Nevertheless, Netflix is just getting warmed up. The company has gone from a swing and a miss with “Beasts of No Nation” to a smattering of nominations for “Mudbound” to, finally, best picture recognition for “Roma,” not to mention three prizes for Cuarón’s film. And they were such landmarks, in a ceremony full of them: the first Oscar for Mexico, the first foreign-language film to win for directing, the first director to win a cinematography award — these are major gets in a year that saw hostility aimed at all corners, not just at Silicon Valley.

The fact is as long as Netflix can attract top-tier talent, it will be a major Oscar player. The teaser trailer for Martin Scorsese’s “The Irishman” that dropped in the middle of the show almost felt like a “coming attractions” moment for next year’s season…but let’s not get ahead of ourselves. The point is, this all makes for a completely different trend line.

Regarding those other landmarks, they bear mentioning: costume designer Ruth Carter (“Black Panther”), production designer Hannah Beachler (“Black Panther”), writers Spike Lee and Kevin Willmott (“BlacKkKlansman”), director Peter Ramsey (“Spider-Man: Into the Spider-Verse”) and supporting actors Mahershala Ali (“Green Book”) and Regina King (“If Beale Street Could Talk”) collectively shattered the record for black winners on Oscar night. And 13 wins for women on the evening is a milestone as well. That’s change you can get behind.
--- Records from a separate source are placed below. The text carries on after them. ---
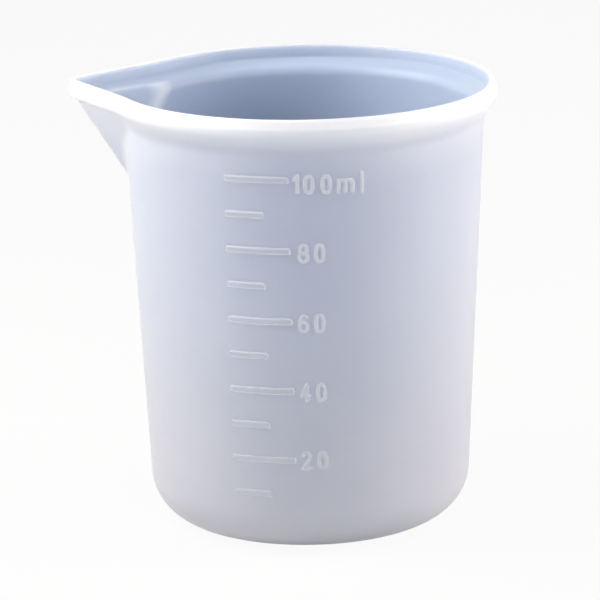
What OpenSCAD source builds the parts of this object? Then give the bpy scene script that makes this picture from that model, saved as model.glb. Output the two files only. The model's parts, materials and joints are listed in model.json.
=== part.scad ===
// Resin mixing cup, 100 ml, moulded in one piece of soft translucent silicone.
// The axis is Z, the base rests on Z = 0, the spout points along -X and the scale faces -Y.

/* [Cup] */
// Height from the base to the top of the rim
cup_h = 68; // [60:1:80]
// Diameter over the rim
mouth_d = 58.6; // [52:0.2:66]
// Thickness of the wall
wall = 1.9; // [1.5:0.1:2.5]
// Thickness of the floor
floor_t = 2.2; // [1.6:0.1:3]
// Slope of the wall from upright, in degrees
draft = 2.85; // [1:0.05:4]
// Radius of the rounded edge round the base
base_edge_r = 7.6; // [5:0.1:10]

/* [Rim] */
// How far the rim stands out from the wall
rim_overhang = 1.7; // [1.2:0.1:2.4]
// Depth of the rim where it stands free of the flare
rim_h = 2.85; // [2.7:0.05:3.4]
// Radius of the rim's outer face, down to the flare
rim_face_r = 2; // [1.6:0.1:2.2]
// How far the crest's outer side lies inside the widest line
rim_crown = 0.3; // [0.2:0.02:0.36]
// Thickness of the rim's edge at its crest
rim_edge_t = 1; // [0.9:0.05:1.4]
// Height of the edge above the ledge inside it
rim_edge_h = 2.2; // [1.6:0.1:2.4]
// Lean of the edge's inner face over its height
rim_edge_lean = 0.15; // [0:0.05:0.3]
// Slope of the ledge inside the edge, in degrees
ledge_slope = 25; // [20:1:35]
// Slope of the flare under the rim from upright, in degrees
flare_slope = 35; // [28:1:42]
// Hollow radius at the foot of the flare
flare_foot_r = 3; // [2:0.1:4]

/* [Spout] */
// Distance from the cup's axis to the tip of the spout
spout_reach = 36.2; // [34:0.05:40]
// Radius of the edge's crest round the tip
tip_r = 2.5; // [2.4:0.1:4]
// How far the spout's straight sides pass inside the mouth's circle, for a slight hollow where they leave it
spout_tuck = 0.4; // [0.3:0.05:0.8]
// Depth of the spout below the rim, down to the foot of its keel
spout_h = 17.5; // [13:0.5:20]
// Rounding of the keel under the tip
keel_tip_r = 2.2; // [1.8:0.1:3]
// Rounding of the keel at its foot
keel_foot_r = 4; // [3:0.1:5]
// How far the keel lies behind the tip
keel_set_back = 1; // [0.6:0.05:1.8]
// How far the foot of the keel lies inside the wall's face
keel_foot_inset = 0.5; // [0.2:0.1:1]
// Wall of the spout, measured level along the keel
spout_wall = 1.9; // [1.5:0.1:2.4]
// Rounding of the channel's bottom under the tip
channel_tip_r = 0.6; // [0.4:0.1:1]
// Angle from the spout's middle to each side of the channel's mouth
channel_half_angle = 28; // [22:1:34]

/* [Scale] */
// Height of the 10 ml mark's middle
first_mark_z = 10; // [9.3:0.05:12]
// Depth of the 100 ml mark's middle below the rim
last_mark_drop = 9.3; // [8.5:0.05:12]
// Length of the marks at 20, 40, 60, 80 and 100 ml
long_mark = 9.85; // [8:0.05:12]
// Length of the marks between them
short_mark = 6.1; // [5:0.05:8]
// Height of a mark's face
mark_h = 1.05; // [0.8:0.05:1.4]
// How far the marks stand out from the wall
mark_relief = 0.35; // [0.2:0.05:0.6]
// Distance round the wall from the front to the marks' left ends
mark_start = 8.45; // [7:0.05:11]

/* [Hidden] */
$fn = 128;
cup_colour = [0.86, 0.88, 0.95];
mark_colour = [0.95, 0.96, 1];
margin = 1;

// Outer and inner radius of the wall at a height
function wall_r(z) = mouth_d / 2 - rim_overhang - (cup_h - z) * tan(draft);
function inner_r(z) = wall_r(z) - wall / cos(draft);

// Points on an arc, counted from one angle to the other
function arc(centre, r, from, to, steps = 8) =
    [for (i = [0 : steps]) centre + r * [cos(from + (to - from) * i / steps), sin(from + (to - from) * i / steps)]];

// Rounded edge round the base, outside and inside
base_edge_centre = [wall_r(base_edge_r) - base_edge_r / cos(draft), base_edge_r];
inner_edge_r = base_edge_r - wall;
inner_edge_z = floor_t + inner_edge_r;
inner_edge_centre = [inner_r(inner_edge_z) - inner_edge_r / cos(draft), inner_edge_z];

// Rim: the edge's crest, its foot inside, and the round outer face from the flare up to a tangent of the crest
rim_z = cup_h - rim_h;
edge_r = rim_edge_t / 2;
crest_r = mouth_d / 2 - edge_r - rim_crown;
crest_centre = [crest_r, cup_h - edge_r];
edge_foot = [crest_r - edge_r - rim_edge_lean, cup_h - rim_edge_h];
face_centre = [mouth_d / 2 - rim_face_r, rim_z + rim_face_r * sin(flare_slope)];
face_run = crest_centre - face_centre;
face_angle = atan2(face_run[1], face_run[0]) - acos((rim_face_r - edge_r) / norm(face_run));

// Ledge: a slope from the edge's foot down to the rim's lower level, then a round into the wall
ledge_end = [edge_foot[0] - (edge_foot[1] - rim_z) / tan(ledge_slope), rim_z];
ledge_r = (ledge_end[0] - inner_r(rim_z)) / (1 / cos(draft) - sin(ledge_slope) - tan(draft) * cos(ledge_slope));
ledge_centre = ledge_end + ledge_r * [sin(ledge_slope), -cos(ledge_slope)];

// Flare: a slope from under the rim down to a hollow foot on the wall
flare_top_r = face_centre[0] + rim_face_r * cos(flare_slope);
flare_drop = (flare_top_r - wall_r(rim_z)) / (tan(flare_slope) - tan(draft));
flare_foot_z = rim_z - flare_drop - flare_foot_r * tan((flare_slope - draft) / 2) * cos(draft);
flare_foot_centre = [wall_r(flare_foot_z), flare_foot_z] + flare_foot_r * [cos(draft), -sin(draft)];

// Plan of the spout: straight sides join the tip's small circle to a larger one on each side of the mouth
tip_x = spout_reach - rim_crown - edge_r - tip_r;
side_r = crest_r - spout_tuck;
spout_half_angle = acos((side_r - tip_r) / tip_x);
post_r = 5;
channel_post_r = 1;

// Keel under the spout and the channel in it
keel_tip_x = spout_reach - keel_set_back - keel_tip_r;
keel_foot_z = cup_h - spout_h;
keel_foot_x = wall_r(keel_foot_z) - keel_foot_inset - keel_foot_r;
flank_r = keel_tip_x * cos(spout_half_angle) + keel_tip_r;
channel_tip_x = keel_tip_x + keel_tip_r - spout_wall - channel_tip_r;
channel_foot_r = keel_foot_r - spout_wall / 2;
channel_foot_x = keel_foot_x + keel_foot_r - spout_wall - channel_foot_r;

// The ten marks lie evenly between the first and the last
mark_pitch = (cup_h - last_mark_drop - first_mark_z) / 9;

// Outer line of the rim, from its lower edge up to the crest
rim_outer = concat(
    arc(face_centre, rim_face_r, -flare_slope, face_angle, 8),
    arc(crest_centre, edge_r, face_angle, 90, 5));

// Inner line of the rim, from the ledge up over the edge's inner face to the crest
rim_inner = concat([ledge_end, edge_foot], arc(crest_centre, edge_r, 180, 90, 2));

// Solid outer form
outer_section = concat(
    [[0, 0]],
    arc(base_edge_centre, base_edge_r, -90, -draft, 12),
    arc(flare_foot_centre, flare_foot_r, 180 - draft, 180 - flare_slope, 6),
    rim_outer,
    [[0, cup_h]]);

// Space inside
inner_section = concat(
    [[0, floor_t]],
    arc(inner_edge_centre, inner_edge_r, -90, -draft, 12),
    arc(ledge_centre, ledge_r, 180 - draft, 90 + ledge_slope, 6),
    [edge_foot],
    arc(crest_centre, edge_r, 180, 90, 6),
    [[crest_r, cup_h + margin], [0, cup_h + margin]]);

// Stands a turned form at the tip and on each side of the mouth, with its line drawn in to fit each radius
module spout_posts(line) {
    translate([-tip_x, 0, 0])
        rotate_extrude() polygon(post_section(line, tip_r));
    for (side = [-1, 1])
        rotate([0, 0, side * spout_half_angle])
            translate([post_r - side_r, 0, 0])
                rotate_extrude() polygon(post_section(line, post_r));
}

// The line's distances from the crest are kept round a circle of another radius
function post_section(line, r) = concat(
    [[0, line[0][1]]],
    [for (p = line) [p[0] - crest_r + r, p[1]]],
    [[0, line[len(line) - 1][1]]]);

module spout_rim_outside() {
    hull() spout_posts(rim_outer);
}

// Space within the spout's rim, one hull for each straight stretch of the rim's inner line
module spout_rim_inside() {
    last = len(rim_inner) - 2;
    for (i = [0 : last])
        hull() spout_posts(concat(
            [rim_inner[i], rim_inner[i + 1]],
            i == last ? [[crest_r, cup_h + margin]] : []));
}

// Keel and flanks of the spout, solid and let into the rim above
module spout_keel() {
    hull() {
        translate([-keel_tip_x, 0, rim_z]) cylinder(r = keel_tip_r, h = margin);
        translate([-keel_foot_x, 0, keel_foot_z]) cylinder(r = keel_foot_r, h = margin);
        for (side = [-1, 1])
            rotate([0, 0, side * spout_half_angle])
                translate([post_r - flank_r, 0, rim_z]) cylinder(r = post_r, h = margin);
    }
}

// Channel that the resin runs out through
module spout_channel() {
    hull() {
        translate([-channel_tip_x, 0, rim_z]) cylinder(r = channel_tip_r, h = rim_h + margin);
        translate([-channel_foot_x, 0, keel_foot_z]) cylinder(r = channel_foot_r, h = margin);
        for (side = [-1, 1])
            rotate([0, 0, side * channel_half_angle])
                translate([channel_post_r - inner_r(rim_z), 0, rim_z])
                    cylinder(r = channel_post_r, h = rim_h + margin);
    }
}

module cup() {
    color(cup_colour)
        difference() {
            union() {
                rotate_extrude() polygon(outer_section);
                spout_rim_outside($fn = 32);
                spout_keel($fn = 32);
            }
            rotate_extrude() polygon(inner_section);
            spout_rim_inside($fn = 32);
            spout_channel($fn = 32);
        }
}

module mark(index) {
    z = first_mark_z + index * mark_pitch;
    length = index % 2 == 1 ? long_mark : short_mark;
    angle = (mark_start - length / 2) / wall_r(z) * 180 / PI;
    color(mark_colour)
        intersection() {
            rotate_extrude()
                polygon([[wall_r(z - mark_h), z - mark_h],
                         [wall_r(z - mark_h) + mark_relief, z - mark_h],
                         [wall_r(z + mark_h) + mark_relief, z + mark_h],
                         [wall_r(z + mark_h), z + mark_h]]);
            rotate([0, 0, -angle])
                translate([0, 0, z])
                    rotate([90, 0, 0])
                        linear_extrude(height = mouth_d)
                            union() {
                                square([length - mark_h, mark_h], center = true);
                                for (end = [-1, 1])
                                    translate([end * (length - mark_h) / 2, 0]) circle(d = mark_h);
                            }
        }
}

cup();
for (i = [0 : 9])
    mark(i);
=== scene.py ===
import json
import math
from math import radians

import bpy
import numpy as np
from mathutils import Matrix, Vector

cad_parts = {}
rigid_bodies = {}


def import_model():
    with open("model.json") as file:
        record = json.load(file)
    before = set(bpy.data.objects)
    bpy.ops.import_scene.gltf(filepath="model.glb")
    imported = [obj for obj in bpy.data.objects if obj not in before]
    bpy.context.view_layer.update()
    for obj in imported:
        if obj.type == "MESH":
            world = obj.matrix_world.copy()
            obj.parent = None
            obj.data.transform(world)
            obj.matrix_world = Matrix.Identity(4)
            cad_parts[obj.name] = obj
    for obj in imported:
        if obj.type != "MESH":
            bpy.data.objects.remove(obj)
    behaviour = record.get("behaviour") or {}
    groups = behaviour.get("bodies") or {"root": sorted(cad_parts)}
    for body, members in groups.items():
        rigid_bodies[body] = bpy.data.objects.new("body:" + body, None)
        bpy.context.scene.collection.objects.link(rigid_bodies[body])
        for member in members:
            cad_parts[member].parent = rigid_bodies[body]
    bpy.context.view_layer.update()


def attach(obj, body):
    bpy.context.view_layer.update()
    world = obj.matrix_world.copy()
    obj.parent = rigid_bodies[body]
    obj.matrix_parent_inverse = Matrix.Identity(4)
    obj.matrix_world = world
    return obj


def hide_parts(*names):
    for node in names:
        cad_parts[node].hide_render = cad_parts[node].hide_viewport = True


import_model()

mm = 0.001

# sizes in millimetres and degrees, the solid model's own apart from the finer edge and ledge
cup = {
    "height": 68.0,
    "mouth": 58.6,
    "wall": 1.9,
    "floor": 2.2,
    "draft": 2.85,
    "baseEdge": 7.6,
    "rimOverhang": 1.7,
    "rimDepth": 2.85,
    "faceRadius": 2.0,      # the rim's outer face
    "crown": 0.3,           # how far the crest lies inside the widest line
    "edgeThickness": 1.0,
    "edgeHeight": 1.8,
    "edgeLean": 0.15,
    "ledgeSlope": 35.0,
    "flareSlope": 35.0,
    "flareFoot": 3.0,
    "poleRadius": 2.0,      # the first ring of points round the axis
    # heights and the share of painted glow there, up to the thin rim
    "paintedRimLightPath": ((58, 0), (63.2, 0.15), (65.2, 0.36), (66.35, 0.52), (66.75, 1)),
    "rimLightFadeRows": 5,      # rows past the crest over which the rim's painted glow ends
    "innerShadeFadeRows": 6,     # rows past the crest over which the inside's painted shade begins
}

# rows of faces along each stretch of the cup's section
rows = {
    "base": 8,
    "baseEdge": 22,
    "lowWall": 40,          # below the foot of the spout's keel
    "highWall": 26,
    "flareFoot": 10,
    "flare": 8,
    "face": 12,
    "faceEnd": 2,
    "crest": 16,
    "edge": 7,
    "ledge": 6,
    "ledgeRoll": 12,
    "innerCorner": 18,
    "innerFloor": 7,
}

spout = {
    "reach": 36.2,
    "tip": 2.5,
    "tuck": 0.4,            # how far its straight sides pass inside the mouth's circle
    "depth": 17.5,
    "keelTip": 2.2,
    "keelFoot": 4.0,
    "keelSetBack": 1.0,
    "keelFootInset": 0.5,
    "footRise": 1.0,        # upright stretch at the foot of the keel and the channel
    "wall": 1.9,
    "channelTip": 0.6,
    "channelHalfAngle": 28.0,
    "post": 5.0,
    "channelPost": 1.0,
    "rimBlend": 0.5,        # softness where the spout's rim leaves the mouth
    "creaseBlend": 0.5,     # hollow between keel and wall
    "channelBlend": 0.8,    # roll from the wall into the channel
    "ledgeBlend": 0.35,     # the same at the rim's edge and ledge
    "halfSpan": 1.15,       # radians from the tip within which a point may belong to the spout
    "underFoot": 1.5,       # rows this far below the keel's foot stay round
    "rowMargin": 1.0,       # how far below the keel's foot the closer rows and the smoothing begin
    "smoothing": 3,         # passes over the spout's edges
    "smoothPull": 0.5,      # share of the way to the neighbours' mean in one pass
    "smoothSpan": 1.0,      # radians from the tip where the smoothing ends
    "smoothFade": 0.25,     # radians over which it fades out before that
    "highlightWidth": 1.1,       # how far the painted highlight along the channel's edge and the keel's crease reaches
    # strength of the painted highlights along the channel's edge and along the keel's crease
    "channelHighlight": 0.42,
    "creaseHighlight": 0.3,
    "highlightRise": 6.0,        # height over the keel's foot where both are full
}

tanDraft = math.tan(radians(cup["draft"]))
cosDraft = math.cos(radians(cup["draft"]))


def wallRadius(z):
    return cup["mouth"] / 2 - cup["rimOverhang"] - (cup["height"] - z) * tanDraft


def innerRadius(z):
    return wallRadius(z) - cup["wall"] / cosDraft


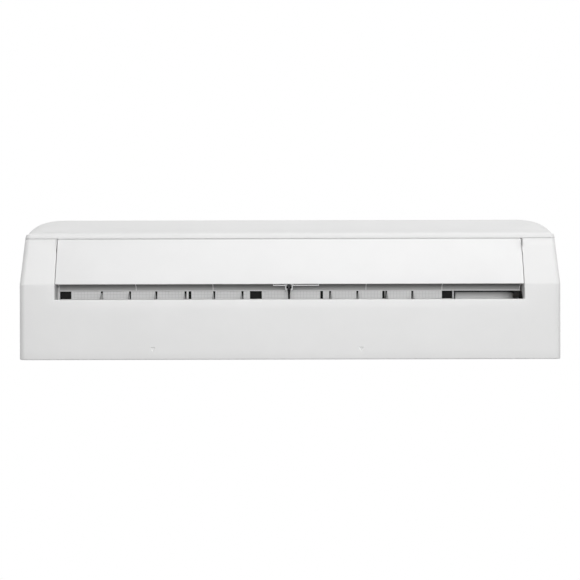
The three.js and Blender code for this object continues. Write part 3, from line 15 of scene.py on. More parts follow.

With that, another Oscar race enters the history books. In some respects, it felt like a watershed. In others, it seemed representative of an organization’s ongoing evolution. And the 91st Oscars — particularly its denouement — provided a compelling snapshot of that moment. It’ll be fun to pull out the snapshot in a few years to see how it’s aged. For now, the scrapbook is closed.